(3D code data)
'''

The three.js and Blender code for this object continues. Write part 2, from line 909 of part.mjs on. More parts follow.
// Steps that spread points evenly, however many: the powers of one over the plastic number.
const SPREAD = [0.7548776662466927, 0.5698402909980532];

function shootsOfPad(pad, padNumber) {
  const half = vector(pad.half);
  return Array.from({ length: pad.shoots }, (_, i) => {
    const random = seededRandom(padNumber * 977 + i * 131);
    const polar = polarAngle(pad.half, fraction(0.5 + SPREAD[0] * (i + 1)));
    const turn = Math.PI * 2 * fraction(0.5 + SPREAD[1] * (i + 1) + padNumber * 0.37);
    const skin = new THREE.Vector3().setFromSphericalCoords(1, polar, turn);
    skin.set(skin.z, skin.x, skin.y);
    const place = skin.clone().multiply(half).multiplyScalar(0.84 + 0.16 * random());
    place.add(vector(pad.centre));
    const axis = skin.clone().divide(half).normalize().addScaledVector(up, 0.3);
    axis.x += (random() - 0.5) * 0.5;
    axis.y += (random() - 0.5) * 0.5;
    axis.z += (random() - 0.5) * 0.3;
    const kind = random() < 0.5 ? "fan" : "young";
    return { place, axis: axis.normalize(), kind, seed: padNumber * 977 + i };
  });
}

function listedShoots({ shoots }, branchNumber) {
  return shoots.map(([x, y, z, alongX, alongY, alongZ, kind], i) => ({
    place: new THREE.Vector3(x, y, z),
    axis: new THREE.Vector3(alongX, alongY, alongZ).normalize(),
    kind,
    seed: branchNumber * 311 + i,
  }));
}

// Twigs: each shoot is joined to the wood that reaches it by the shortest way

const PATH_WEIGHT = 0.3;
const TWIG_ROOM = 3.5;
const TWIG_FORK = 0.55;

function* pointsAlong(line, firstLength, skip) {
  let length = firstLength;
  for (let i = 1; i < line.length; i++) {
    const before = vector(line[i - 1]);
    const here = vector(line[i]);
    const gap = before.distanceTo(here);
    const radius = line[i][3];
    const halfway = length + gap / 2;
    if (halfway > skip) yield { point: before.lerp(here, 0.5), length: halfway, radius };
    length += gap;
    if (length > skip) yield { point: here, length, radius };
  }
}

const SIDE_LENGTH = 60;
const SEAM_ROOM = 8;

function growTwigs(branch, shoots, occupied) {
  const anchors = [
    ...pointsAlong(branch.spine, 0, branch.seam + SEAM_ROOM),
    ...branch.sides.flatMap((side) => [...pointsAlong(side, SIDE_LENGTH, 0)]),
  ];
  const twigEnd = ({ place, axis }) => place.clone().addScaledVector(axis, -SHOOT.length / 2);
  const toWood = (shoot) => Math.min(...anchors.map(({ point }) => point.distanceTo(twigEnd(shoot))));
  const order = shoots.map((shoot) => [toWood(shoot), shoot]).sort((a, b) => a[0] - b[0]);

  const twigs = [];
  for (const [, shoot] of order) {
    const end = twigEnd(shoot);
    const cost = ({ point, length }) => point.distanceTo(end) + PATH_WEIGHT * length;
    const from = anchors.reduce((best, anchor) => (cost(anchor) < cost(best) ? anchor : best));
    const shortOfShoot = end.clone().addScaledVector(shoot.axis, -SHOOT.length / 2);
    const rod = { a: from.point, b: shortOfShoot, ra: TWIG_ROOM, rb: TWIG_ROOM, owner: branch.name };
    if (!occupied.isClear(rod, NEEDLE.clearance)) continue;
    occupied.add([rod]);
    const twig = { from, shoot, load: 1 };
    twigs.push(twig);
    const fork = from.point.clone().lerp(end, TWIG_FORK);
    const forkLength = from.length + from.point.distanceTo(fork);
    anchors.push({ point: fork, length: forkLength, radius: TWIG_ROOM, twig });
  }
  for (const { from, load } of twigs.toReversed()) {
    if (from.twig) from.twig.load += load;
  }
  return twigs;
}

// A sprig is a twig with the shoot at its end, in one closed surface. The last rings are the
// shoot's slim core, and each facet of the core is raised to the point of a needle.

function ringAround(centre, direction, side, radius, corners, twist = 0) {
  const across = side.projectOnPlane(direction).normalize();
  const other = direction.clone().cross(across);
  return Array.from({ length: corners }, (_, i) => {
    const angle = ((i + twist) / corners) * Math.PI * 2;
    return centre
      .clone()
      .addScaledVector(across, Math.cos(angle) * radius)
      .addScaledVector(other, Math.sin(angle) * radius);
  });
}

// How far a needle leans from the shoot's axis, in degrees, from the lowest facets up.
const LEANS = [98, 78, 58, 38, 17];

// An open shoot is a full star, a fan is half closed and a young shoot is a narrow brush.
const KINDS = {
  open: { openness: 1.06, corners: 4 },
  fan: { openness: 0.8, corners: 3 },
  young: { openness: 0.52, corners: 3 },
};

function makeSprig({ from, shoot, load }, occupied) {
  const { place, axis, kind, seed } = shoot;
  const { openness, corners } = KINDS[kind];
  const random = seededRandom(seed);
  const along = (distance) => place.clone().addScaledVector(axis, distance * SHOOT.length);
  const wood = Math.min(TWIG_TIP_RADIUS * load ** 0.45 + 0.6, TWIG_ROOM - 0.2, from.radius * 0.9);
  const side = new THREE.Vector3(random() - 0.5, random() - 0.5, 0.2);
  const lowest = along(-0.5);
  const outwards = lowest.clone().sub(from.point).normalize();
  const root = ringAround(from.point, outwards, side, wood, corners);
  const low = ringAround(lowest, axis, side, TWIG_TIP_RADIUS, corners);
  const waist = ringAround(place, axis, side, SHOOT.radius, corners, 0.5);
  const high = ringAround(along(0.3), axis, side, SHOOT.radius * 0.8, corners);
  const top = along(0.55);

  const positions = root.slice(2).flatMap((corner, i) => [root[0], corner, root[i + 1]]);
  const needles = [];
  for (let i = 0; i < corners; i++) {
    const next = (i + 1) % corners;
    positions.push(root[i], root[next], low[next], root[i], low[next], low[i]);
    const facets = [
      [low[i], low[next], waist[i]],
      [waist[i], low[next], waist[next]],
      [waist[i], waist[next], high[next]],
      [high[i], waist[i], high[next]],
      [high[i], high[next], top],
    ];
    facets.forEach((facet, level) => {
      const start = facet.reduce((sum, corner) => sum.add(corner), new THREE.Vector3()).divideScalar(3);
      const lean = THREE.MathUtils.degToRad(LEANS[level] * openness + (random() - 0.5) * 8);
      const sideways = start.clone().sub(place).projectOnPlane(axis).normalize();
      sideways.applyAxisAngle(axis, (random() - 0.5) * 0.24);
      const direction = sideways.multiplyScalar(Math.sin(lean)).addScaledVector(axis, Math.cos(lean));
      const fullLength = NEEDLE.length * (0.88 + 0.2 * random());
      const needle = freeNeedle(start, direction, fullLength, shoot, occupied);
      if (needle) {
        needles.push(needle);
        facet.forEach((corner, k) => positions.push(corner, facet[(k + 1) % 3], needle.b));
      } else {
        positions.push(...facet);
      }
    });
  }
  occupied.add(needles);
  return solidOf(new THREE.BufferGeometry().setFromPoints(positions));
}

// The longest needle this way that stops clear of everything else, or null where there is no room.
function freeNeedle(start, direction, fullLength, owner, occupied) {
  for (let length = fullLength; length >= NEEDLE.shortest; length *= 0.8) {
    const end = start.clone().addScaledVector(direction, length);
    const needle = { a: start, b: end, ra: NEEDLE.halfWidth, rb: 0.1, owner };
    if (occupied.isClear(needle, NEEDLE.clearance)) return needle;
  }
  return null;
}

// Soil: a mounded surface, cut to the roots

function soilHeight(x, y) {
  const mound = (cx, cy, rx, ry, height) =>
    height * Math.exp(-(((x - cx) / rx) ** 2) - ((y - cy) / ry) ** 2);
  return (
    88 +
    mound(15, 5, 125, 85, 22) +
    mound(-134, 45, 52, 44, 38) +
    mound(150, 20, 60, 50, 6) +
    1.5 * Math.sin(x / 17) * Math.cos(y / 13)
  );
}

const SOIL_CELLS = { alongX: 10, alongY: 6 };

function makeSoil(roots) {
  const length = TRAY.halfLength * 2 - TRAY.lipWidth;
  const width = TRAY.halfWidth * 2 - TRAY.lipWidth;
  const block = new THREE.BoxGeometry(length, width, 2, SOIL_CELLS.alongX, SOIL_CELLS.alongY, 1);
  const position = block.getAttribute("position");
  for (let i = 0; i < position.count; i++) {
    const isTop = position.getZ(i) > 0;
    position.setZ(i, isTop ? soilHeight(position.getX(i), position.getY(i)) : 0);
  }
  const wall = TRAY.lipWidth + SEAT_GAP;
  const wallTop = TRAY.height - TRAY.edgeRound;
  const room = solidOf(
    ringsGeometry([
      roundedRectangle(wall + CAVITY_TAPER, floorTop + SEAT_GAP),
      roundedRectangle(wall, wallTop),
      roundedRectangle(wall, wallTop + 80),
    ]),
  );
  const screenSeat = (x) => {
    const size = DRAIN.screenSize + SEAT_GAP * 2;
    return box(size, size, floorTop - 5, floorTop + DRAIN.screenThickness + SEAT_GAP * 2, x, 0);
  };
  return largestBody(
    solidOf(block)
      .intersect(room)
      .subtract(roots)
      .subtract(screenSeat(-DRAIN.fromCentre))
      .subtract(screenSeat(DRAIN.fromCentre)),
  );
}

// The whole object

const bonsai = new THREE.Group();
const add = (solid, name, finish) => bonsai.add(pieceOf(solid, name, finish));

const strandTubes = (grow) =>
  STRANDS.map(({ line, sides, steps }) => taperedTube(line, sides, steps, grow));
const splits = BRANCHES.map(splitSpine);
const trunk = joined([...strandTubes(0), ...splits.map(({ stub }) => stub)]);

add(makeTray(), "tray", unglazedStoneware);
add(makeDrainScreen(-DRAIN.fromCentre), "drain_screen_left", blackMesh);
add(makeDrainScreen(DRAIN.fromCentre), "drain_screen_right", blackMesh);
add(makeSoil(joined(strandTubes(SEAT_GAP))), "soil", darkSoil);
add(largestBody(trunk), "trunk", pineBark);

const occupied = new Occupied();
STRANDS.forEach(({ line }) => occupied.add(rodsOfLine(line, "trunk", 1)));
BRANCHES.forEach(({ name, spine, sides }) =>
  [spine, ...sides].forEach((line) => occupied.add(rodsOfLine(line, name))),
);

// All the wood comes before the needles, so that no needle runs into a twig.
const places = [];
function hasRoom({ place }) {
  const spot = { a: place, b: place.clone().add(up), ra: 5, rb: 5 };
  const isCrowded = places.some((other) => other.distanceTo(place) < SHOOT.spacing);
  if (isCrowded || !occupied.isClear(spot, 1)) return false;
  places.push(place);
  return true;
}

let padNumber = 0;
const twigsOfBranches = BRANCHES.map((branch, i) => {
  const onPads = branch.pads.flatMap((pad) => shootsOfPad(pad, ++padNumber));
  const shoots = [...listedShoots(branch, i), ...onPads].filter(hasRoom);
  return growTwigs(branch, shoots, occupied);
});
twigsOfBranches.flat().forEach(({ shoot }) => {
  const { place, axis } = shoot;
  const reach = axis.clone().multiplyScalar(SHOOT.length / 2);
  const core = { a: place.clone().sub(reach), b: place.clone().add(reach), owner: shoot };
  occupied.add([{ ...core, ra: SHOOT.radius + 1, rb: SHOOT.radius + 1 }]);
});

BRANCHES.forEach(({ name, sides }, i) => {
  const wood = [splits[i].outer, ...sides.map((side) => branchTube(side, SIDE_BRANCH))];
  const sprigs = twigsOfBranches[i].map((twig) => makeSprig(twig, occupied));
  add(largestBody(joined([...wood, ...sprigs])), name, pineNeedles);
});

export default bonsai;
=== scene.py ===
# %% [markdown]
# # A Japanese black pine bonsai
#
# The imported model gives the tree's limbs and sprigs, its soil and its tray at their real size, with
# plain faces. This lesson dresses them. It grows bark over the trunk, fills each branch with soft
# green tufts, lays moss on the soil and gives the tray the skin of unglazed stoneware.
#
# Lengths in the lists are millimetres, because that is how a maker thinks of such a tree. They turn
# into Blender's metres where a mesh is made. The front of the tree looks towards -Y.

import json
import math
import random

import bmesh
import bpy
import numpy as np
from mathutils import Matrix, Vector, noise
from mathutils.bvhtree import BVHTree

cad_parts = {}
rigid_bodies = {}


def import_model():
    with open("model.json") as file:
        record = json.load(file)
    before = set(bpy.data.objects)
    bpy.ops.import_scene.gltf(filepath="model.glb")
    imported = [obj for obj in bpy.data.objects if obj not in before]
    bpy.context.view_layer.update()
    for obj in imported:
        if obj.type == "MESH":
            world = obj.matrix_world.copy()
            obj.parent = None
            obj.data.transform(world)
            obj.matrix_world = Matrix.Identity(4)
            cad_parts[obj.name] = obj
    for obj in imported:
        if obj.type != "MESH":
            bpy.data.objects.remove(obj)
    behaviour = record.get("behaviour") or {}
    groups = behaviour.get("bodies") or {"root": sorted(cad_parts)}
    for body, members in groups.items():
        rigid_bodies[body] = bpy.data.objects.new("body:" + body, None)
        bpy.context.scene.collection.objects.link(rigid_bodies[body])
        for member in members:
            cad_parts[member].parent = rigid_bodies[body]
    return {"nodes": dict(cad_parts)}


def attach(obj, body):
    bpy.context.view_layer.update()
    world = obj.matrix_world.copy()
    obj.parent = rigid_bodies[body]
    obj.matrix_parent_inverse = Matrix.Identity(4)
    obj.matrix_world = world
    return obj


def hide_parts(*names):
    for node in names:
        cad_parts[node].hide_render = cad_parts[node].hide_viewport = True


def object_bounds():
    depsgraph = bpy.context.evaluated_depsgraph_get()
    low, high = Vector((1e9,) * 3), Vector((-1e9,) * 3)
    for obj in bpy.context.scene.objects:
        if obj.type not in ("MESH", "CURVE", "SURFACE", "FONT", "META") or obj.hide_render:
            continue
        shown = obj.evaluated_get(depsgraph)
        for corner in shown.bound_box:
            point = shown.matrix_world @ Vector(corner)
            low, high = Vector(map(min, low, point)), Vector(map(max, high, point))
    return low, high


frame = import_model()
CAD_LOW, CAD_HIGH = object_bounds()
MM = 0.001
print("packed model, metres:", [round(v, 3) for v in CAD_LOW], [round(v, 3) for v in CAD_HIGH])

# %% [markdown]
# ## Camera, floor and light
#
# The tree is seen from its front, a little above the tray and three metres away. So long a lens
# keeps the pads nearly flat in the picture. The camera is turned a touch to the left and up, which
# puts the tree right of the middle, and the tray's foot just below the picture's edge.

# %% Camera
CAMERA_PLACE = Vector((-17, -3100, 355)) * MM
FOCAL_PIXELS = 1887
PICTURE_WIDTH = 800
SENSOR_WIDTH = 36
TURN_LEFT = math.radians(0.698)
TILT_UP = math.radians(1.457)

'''
'''

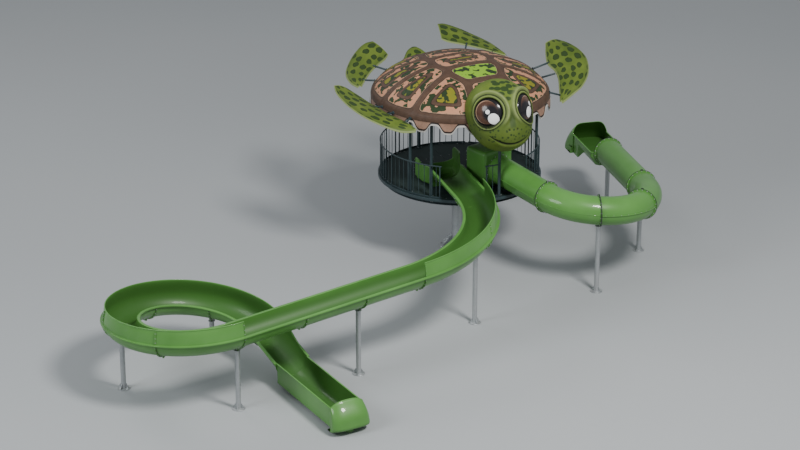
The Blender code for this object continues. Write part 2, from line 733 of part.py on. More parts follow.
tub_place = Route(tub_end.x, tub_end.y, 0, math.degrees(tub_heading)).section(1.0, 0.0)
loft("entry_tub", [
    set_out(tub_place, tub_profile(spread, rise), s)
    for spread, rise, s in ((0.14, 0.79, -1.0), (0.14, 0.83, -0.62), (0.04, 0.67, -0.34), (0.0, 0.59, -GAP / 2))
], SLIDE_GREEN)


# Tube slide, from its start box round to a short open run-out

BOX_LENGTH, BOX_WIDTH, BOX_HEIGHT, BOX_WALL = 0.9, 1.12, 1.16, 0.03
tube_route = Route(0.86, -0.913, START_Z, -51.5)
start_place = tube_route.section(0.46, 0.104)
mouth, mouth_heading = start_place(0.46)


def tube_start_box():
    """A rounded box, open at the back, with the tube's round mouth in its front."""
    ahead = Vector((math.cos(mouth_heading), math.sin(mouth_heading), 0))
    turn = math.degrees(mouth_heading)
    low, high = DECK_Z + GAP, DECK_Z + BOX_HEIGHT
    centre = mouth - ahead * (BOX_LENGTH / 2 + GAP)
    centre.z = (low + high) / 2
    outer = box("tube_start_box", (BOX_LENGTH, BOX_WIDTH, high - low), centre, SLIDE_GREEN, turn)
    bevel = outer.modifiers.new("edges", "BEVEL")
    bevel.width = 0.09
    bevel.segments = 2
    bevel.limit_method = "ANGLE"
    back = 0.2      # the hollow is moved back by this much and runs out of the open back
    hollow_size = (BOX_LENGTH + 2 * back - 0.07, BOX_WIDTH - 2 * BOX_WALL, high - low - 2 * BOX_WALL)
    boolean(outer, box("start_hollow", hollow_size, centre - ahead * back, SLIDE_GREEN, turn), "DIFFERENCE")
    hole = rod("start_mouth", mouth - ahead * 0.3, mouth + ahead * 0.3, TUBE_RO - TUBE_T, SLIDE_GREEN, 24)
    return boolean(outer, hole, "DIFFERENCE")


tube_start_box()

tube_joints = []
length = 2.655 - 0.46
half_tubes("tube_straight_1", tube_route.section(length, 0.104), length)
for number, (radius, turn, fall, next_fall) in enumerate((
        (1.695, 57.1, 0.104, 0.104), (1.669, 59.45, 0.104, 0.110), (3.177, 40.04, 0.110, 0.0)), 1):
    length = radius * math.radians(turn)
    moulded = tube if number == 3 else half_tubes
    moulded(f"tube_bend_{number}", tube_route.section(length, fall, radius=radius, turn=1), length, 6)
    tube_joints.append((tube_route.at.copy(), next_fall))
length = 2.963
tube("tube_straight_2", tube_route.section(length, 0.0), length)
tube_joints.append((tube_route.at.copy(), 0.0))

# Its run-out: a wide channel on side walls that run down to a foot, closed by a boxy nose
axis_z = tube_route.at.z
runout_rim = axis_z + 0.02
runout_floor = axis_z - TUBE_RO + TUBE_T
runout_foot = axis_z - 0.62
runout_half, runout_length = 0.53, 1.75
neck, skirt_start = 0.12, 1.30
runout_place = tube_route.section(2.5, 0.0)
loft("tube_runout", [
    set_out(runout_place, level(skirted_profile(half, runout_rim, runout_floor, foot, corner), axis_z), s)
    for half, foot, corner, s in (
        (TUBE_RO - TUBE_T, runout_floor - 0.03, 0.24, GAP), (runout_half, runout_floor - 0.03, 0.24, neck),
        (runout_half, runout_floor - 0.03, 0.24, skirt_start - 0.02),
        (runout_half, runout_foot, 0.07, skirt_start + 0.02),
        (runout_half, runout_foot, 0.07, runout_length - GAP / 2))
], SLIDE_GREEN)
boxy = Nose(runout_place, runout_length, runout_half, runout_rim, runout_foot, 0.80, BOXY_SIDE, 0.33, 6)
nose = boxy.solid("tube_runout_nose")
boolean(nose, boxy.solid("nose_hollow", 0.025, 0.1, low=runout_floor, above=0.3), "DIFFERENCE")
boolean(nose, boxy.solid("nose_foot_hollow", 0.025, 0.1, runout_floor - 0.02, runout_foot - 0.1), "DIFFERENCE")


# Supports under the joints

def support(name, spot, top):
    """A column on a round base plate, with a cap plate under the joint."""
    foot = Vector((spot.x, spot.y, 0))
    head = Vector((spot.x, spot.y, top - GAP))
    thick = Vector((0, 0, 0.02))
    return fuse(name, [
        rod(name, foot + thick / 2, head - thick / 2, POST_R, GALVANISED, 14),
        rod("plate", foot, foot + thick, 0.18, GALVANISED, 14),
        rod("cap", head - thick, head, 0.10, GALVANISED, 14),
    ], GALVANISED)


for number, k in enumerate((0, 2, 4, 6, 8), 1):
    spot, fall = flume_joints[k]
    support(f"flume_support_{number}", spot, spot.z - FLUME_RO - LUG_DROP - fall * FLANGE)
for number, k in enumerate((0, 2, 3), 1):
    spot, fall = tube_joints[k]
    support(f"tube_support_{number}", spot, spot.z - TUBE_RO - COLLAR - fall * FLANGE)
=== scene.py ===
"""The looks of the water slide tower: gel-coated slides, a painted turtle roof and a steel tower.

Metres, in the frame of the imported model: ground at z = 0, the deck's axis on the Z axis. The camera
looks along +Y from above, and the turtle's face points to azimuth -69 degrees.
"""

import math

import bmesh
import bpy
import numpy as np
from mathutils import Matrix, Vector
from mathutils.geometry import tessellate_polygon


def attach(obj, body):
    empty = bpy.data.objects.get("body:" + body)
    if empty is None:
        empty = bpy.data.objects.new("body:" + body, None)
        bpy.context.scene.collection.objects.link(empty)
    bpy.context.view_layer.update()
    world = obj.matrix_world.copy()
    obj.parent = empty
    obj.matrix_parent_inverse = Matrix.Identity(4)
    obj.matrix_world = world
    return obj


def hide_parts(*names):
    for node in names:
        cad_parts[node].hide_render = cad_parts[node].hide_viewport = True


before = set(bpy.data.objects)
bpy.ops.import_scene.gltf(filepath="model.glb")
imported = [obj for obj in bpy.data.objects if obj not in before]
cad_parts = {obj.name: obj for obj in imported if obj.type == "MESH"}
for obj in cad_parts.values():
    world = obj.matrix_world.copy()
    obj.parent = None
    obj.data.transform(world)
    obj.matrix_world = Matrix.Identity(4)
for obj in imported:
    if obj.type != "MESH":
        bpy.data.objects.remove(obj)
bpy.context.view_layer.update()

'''

# [WHAT YOU HAVE TO DO]
In the listing above, locate the line containing "head = Vector((spot.x, spot.y, top" and the line containing "if empty is", then transcribe both and every line between them verbatim.

# [TASK RESULT]
    head = Vector((spot.x, spot.y, top - GAP))
    thick = Vector((0, 0, 0.02))
    return fuse(name, [
        rod(name, foot + thick / 2, head - thick / 2, POST_R, GALVANISED, 14),
        rod("plate", foot, foot + thick, 0.18, GALVANISED, 14),
        rod("cap", head - thick, head, 0.10, GALVANISED, 14),
    ], GALVANISED)


for number, k in enumerate((0, 2, 4, 6, 8), 1):
    spot, fall = flume_joints[k]
    support(f"flume_support_{number}", spot, spot.z - FLUME_RO - LUG_DROP - fall * FLANGE)
for number, k in enumerate((0, 2, 3), 1):
    spot, fall = tube_joints[k]
    support(f"tube_support_{number}", spot, spot.z - TUBE_RO - COLLAR - fall * FLANGE)
=== scene.py ===
"""The looks of the water slide tower: gel-coated slides, a painted turtle roof and a steel tower.

Metres, in the frame of the imported model: ground at z = 0, the deck's axis on the Z axis. The camera
looks along +Y from above, and the turtle's face points to azimuth -69 degrees.
"""

import math

import bmesh
import bpy
import numpy as np
from mathutils import Matrix, Vector
from mathutils.geometry import tessellate_polygon


def attach(obj, body):
    empty = bpy.data.objects.get("body:" + body)
    if empty is None:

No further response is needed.